** START OF RECORDS SUPPLIED **
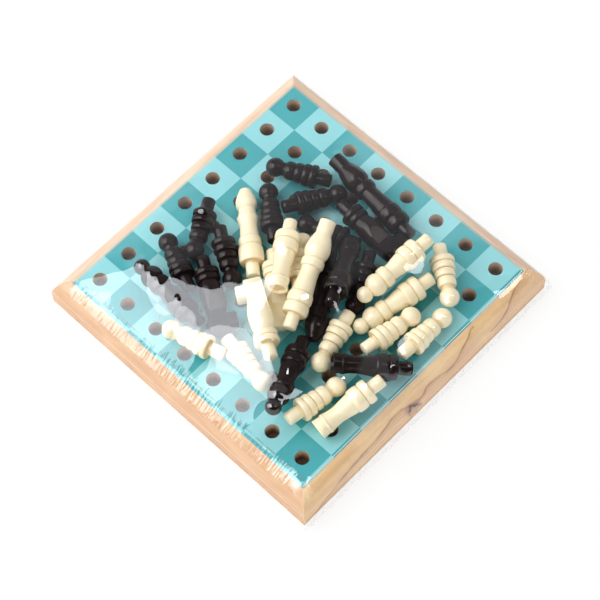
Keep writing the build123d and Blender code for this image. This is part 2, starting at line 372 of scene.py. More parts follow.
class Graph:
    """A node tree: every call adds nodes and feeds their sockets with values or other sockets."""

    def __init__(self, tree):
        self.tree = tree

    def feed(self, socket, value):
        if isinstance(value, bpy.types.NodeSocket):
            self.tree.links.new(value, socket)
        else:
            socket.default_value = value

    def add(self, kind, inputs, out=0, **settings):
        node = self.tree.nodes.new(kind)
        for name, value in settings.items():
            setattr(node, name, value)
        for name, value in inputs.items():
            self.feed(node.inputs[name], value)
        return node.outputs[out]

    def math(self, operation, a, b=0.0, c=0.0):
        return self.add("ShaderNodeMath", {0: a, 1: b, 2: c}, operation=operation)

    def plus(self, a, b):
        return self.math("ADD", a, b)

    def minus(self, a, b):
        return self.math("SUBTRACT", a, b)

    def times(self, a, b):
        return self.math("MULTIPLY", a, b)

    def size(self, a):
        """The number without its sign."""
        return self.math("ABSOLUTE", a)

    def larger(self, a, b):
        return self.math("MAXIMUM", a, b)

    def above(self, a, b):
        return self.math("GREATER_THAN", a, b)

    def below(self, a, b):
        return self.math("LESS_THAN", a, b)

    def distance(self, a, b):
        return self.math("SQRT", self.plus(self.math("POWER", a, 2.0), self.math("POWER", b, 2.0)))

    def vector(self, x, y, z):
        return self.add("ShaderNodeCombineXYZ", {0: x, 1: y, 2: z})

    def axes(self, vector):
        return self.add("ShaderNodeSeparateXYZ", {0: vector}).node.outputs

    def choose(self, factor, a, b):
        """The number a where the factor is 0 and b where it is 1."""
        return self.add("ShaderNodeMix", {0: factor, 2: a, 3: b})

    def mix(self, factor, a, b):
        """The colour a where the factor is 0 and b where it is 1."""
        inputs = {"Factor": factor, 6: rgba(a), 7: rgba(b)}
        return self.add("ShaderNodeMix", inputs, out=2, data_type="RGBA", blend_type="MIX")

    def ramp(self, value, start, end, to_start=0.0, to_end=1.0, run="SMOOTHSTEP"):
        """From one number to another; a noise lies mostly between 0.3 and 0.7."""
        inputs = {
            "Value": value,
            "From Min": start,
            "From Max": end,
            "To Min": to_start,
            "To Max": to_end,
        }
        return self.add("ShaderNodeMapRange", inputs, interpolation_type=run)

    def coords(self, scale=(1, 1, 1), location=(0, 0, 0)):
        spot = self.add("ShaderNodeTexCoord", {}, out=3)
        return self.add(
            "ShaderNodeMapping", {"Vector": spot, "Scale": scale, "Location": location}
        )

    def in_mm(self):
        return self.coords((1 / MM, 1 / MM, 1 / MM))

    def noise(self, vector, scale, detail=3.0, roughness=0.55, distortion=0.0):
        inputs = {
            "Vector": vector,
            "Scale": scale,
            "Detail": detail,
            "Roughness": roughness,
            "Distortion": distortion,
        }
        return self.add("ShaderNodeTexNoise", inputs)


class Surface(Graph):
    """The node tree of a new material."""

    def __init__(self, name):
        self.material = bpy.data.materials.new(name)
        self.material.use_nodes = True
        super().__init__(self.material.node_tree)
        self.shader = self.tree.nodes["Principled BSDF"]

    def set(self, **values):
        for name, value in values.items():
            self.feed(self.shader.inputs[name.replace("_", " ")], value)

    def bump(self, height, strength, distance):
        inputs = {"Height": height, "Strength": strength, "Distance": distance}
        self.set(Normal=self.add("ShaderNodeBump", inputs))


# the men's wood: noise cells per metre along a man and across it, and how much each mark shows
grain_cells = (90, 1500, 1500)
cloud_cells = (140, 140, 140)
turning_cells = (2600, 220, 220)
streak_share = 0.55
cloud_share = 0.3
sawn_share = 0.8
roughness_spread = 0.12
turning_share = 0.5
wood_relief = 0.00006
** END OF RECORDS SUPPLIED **
** START OF RECORDS SUPPLIED **
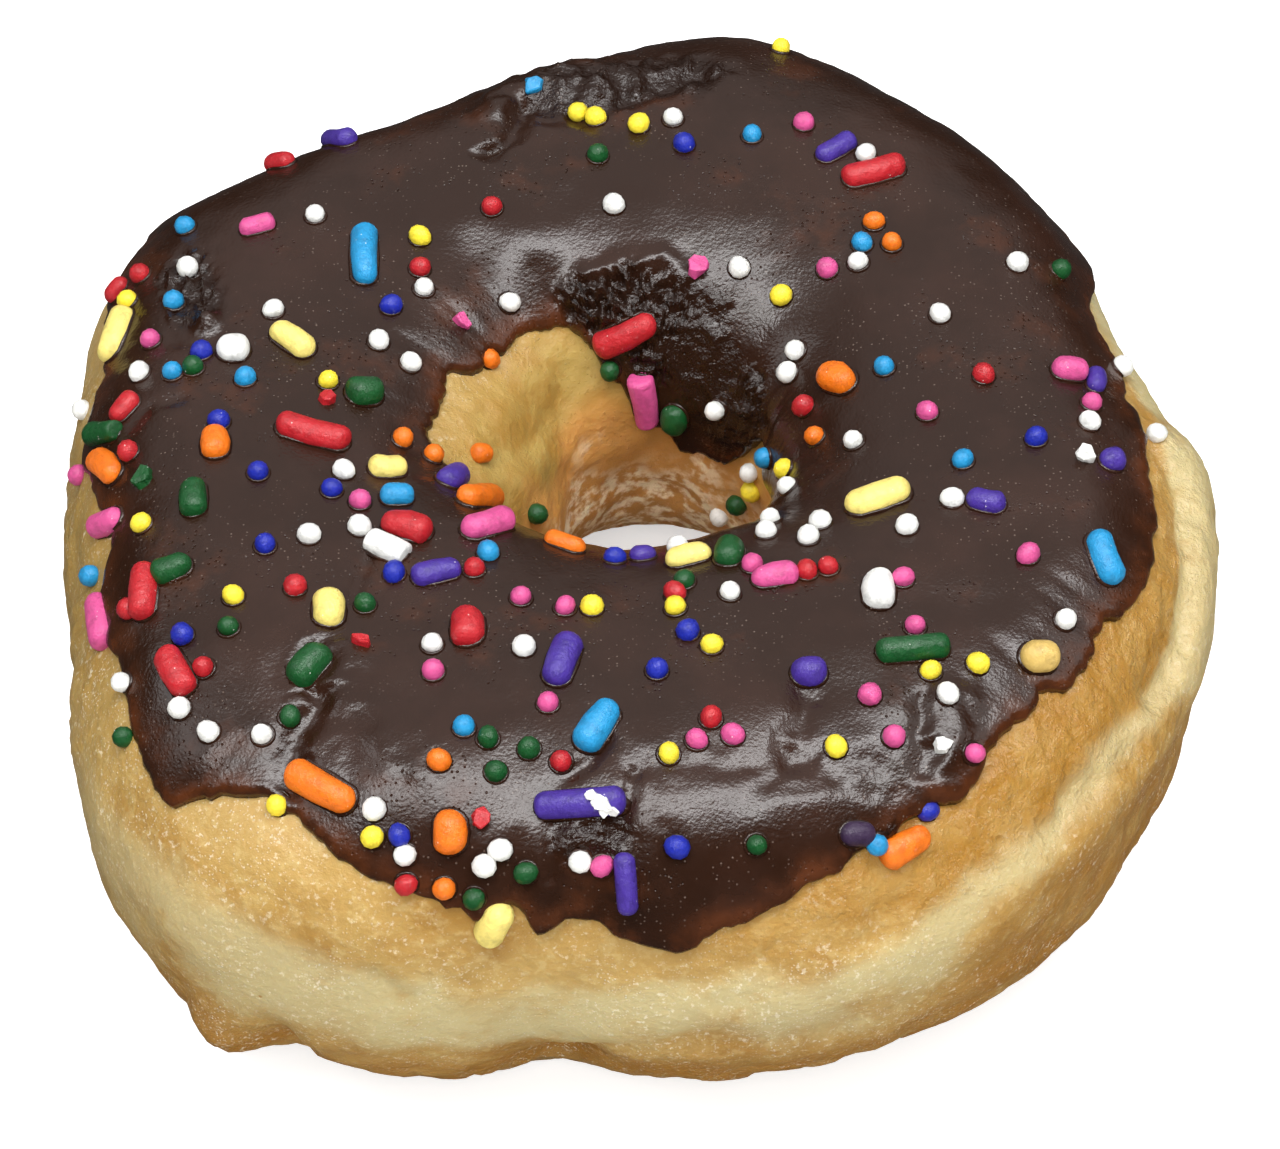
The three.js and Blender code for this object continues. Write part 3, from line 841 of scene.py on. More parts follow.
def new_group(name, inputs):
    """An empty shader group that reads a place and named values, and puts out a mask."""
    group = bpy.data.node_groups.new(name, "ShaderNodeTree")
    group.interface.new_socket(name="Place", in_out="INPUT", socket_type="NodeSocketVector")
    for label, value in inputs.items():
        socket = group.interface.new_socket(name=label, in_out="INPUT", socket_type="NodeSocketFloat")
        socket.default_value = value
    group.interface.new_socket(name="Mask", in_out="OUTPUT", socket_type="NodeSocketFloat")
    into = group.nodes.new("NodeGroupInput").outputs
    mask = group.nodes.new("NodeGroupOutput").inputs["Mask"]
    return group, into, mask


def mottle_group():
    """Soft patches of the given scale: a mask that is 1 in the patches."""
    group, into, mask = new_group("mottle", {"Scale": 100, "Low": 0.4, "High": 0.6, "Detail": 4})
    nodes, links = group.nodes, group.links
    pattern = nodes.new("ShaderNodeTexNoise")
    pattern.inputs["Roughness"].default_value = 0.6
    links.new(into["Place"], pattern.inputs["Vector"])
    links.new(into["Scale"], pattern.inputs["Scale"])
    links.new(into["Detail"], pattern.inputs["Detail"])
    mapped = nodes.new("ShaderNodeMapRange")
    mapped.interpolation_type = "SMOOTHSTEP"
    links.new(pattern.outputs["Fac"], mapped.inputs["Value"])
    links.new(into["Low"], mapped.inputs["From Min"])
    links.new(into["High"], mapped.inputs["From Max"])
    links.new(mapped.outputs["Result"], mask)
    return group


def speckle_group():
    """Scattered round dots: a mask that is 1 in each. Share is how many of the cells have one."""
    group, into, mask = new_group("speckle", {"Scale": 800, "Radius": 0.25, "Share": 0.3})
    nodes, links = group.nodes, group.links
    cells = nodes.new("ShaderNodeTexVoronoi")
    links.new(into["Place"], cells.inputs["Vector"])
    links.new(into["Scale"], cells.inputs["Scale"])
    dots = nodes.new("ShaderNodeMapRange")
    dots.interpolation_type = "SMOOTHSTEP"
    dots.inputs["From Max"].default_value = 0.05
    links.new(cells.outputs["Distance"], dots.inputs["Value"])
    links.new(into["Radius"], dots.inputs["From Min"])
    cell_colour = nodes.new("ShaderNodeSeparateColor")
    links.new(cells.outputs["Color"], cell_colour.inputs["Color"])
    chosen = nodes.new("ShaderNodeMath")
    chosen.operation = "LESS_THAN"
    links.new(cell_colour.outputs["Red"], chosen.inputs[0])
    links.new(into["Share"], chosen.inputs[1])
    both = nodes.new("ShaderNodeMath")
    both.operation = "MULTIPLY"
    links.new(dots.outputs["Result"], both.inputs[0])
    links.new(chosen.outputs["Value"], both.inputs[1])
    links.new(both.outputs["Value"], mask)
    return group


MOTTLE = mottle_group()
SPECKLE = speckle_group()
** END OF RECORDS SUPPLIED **
** START OF RECORDS SUPPLIED **
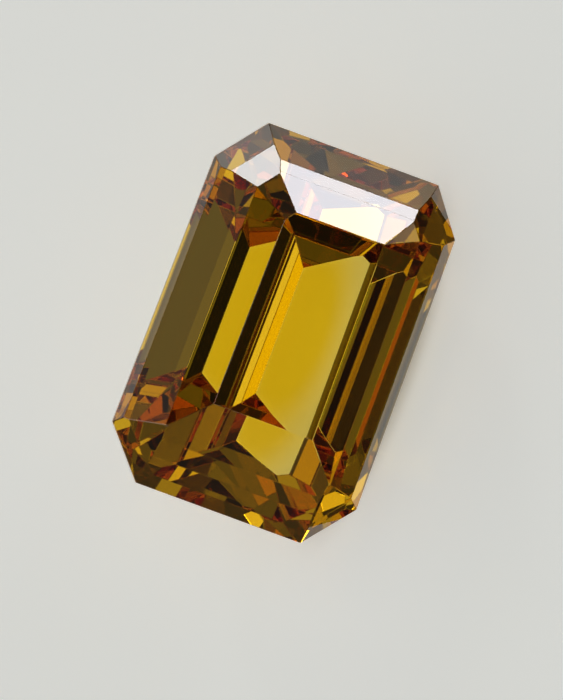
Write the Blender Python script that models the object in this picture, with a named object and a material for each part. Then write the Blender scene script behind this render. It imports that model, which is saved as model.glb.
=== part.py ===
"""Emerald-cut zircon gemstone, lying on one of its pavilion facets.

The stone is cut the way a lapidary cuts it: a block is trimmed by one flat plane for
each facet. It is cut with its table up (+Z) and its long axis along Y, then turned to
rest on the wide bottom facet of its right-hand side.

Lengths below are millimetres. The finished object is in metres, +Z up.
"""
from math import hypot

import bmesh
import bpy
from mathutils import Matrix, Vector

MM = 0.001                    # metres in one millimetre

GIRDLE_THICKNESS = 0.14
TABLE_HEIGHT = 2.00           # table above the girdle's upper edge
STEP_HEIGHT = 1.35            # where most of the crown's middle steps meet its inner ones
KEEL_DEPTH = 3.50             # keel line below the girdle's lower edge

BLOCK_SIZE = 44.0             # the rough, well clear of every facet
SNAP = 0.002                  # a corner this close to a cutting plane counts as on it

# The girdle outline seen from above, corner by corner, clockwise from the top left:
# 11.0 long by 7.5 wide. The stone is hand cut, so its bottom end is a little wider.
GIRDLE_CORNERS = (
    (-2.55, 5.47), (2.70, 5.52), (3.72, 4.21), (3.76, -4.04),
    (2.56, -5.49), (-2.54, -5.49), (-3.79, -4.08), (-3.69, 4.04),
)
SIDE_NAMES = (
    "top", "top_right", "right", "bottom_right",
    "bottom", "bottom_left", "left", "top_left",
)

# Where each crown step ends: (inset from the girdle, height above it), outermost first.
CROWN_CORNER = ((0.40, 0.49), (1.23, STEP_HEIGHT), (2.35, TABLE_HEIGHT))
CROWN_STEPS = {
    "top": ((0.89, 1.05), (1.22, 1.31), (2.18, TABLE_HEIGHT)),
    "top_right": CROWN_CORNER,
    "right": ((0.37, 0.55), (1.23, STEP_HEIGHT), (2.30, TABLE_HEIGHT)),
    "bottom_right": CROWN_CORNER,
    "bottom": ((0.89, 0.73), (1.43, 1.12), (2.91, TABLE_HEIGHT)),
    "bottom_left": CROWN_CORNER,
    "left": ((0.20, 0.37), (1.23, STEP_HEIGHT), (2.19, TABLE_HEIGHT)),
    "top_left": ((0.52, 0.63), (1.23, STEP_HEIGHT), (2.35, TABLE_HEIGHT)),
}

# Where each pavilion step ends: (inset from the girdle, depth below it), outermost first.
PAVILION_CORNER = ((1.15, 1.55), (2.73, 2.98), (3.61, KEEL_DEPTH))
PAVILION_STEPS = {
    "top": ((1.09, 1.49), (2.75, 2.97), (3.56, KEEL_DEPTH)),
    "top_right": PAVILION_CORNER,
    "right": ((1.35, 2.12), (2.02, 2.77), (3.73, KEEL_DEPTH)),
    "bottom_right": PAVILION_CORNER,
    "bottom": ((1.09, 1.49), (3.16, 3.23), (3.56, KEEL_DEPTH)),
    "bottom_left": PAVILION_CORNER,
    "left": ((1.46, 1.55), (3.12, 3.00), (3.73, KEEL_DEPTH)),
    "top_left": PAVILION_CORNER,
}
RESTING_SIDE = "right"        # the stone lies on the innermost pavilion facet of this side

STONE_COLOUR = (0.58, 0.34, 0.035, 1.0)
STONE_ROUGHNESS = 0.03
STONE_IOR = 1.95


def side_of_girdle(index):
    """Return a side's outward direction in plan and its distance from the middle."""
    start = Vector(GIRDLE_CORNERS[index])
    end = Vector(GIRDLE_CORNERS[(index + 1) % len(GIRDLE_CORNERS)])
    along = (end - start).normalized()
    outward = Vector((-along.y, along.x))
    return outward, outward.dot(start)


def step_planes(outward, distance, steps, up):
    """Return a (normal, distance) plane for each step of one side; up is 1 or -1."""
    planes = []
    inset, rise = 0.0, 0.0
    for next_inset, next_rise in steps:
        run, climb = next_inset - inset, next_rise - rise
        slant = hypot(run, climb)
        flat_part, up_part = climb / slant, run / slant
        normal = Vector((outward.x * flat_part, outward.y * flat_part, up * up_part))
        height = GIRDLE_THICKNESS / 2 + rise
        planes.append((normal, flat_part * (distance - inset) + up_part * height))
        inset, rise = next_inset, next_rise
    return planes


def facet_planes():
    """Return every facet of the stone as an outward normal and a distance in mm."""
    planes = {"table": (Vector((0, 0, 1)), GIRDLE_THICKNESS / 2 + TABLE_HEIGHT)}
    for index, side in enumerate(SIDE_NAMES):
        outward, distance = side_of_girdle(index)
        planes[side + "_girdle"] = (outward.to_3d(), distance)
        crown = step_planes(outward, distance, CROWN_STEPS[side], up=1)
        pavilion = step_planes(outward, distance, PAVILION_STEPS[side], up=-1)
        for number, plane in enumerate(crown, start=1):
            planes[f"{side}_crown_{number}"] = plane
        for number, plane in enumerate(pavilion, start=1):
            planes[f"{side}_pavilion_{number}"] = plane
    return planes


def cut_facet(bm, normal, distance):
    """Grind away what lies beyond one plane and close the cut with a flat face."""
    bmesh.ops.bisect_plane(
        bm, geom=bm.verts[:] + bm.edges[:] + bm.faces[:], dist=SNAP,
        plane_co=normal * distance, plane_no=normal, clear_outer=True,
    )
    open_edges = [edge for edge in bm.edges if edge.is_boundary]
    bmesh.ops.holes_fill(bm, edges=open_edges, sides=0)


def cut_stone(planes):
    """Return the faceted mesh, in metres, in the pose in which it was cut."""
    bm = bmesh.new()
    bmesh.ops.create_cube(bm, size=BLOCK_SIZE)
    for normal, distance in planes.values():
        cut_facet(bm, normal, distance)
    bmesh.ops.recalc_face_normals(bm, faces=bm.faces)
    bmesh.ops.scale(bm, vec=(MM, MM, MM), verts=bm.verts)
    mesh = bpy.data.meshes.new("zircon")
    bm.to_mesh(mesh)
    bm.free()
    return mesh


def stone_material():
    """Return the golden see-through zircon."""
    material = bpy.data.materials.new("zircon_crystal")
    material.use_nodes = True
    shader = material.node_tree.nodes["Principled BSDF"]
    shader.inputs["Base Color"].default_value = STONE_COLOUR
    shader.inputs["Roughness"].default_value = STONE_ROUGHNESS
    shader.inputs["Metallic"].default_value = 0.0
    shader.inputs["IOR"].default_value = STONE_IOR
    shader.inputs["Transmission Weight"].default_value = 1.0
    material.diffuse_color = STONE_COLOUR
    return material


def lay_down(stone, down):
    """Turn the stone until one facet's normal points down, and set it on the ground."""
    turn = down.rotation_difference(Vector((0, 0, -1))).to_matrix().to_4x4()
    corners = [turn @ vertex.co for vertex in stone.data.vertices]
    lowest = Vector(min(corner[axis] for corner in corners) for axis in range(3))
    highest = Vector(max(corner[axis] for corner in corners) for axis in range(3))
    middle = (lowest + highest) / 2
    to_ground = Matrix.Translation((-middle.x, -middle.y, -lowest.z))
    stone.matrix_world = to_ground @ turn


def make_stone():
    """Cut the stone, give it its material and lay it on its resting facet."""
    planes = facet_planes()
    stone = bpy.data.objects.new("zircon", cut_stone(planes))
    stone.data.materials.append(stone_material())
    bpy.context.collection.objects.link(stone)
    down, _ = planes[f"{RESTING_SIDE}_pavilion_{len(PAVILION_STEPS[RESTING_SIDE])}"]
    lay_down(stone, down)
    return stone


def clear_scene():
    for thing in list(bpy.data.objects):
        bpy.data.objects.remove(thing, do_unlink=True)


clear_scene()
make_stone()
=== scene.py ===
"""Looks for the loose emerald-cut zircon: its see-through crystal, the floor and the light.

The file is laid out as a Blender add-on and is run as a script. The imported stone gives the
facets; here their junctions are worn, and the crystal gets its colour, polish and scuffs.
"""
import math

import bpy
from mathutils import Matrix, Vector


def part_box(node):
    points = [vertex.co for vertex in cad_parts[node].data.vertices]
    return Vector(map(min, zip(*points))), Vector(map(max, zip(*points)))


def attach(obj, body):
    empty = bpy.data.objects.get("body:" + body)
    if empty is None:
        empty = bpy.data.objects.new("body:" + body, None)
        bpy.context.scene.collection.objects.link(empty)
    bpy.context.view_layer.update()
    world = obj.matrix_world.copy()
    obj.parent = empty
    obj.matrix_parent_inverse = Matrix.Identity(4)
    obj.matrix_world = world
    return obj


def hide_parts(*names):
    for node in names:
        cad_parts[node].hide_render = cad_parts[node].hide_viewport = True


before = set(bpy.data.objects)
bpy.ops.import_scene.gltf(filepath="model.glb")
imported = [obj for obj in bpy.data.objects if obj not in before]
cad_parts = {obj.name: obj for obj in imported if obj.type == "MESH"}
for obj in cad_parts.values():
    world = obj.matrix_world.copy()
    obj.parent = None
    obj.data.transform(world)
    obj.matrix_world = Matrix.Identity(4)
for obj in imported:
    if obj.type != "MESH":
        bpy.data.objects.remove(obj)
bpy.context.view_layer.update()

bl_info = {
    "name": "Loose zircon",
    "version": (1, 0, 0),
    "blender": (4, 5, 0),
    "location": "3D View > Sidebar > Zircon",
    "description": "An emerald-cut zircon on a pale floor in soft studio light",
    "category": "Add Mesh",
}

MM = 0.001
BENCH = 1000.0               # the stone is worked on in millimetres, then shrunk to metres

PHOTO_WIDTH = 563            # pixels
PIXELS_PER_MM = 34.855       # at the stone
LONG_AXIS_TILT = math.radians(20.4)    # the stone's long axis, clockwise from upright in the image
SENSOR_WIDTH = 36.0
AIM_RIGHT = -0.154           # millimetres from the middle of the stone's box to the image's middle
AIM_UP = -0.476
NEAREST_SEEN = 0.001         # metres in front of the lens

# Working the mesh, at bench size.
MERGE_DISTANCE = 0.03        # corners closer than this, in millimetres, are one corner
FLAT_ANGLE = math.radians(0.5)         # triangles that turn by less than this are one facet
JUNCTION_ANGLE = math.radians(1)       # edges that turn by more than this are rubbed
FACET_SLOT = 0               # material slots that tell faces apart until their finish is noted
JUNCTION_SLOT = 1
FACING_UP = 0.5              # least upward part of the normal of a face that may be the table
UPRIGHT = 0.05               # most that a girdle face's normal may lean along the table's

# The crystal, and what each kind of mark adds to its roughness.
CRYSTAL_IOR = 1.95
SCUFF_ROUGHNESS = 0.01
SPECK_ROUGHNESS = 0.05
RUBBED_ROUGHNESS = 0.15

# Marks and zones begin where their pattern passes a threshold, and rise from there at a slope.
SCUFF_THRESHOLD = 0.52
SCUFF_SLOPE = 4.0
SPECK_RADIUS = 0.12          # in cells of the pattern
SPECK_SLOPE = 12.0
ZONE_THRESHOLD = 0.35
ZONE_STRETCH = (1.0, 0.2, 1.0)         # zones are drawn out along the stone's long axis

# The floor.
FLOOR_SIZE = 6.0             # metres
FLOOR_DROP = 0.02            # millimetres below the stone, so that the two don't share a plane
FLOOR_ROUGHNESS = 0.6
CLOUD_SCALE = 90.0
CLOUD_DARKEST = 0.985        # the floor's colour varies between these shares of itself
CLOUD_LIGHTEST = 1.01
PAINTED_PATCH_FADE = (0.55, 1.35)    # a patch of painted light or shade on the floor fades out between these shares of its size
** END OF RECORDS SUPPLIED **
*WHAT TO DO*.
Exactly the lines from the line that has "Keep writing the" through the line that has "self.tree = tree" are to be repeated, both included, with nothing added.

*TASK RESPONSE*.
Keep writing the build123d and Blender code for this image. This is part 2, starting at line 372 of scene.py. More parts follow.
class Graph:
    """A node tree: every call adds nodes and feeds their sockets with values or other sockets."""

    def __init__(self, tree):
        self.tree = tree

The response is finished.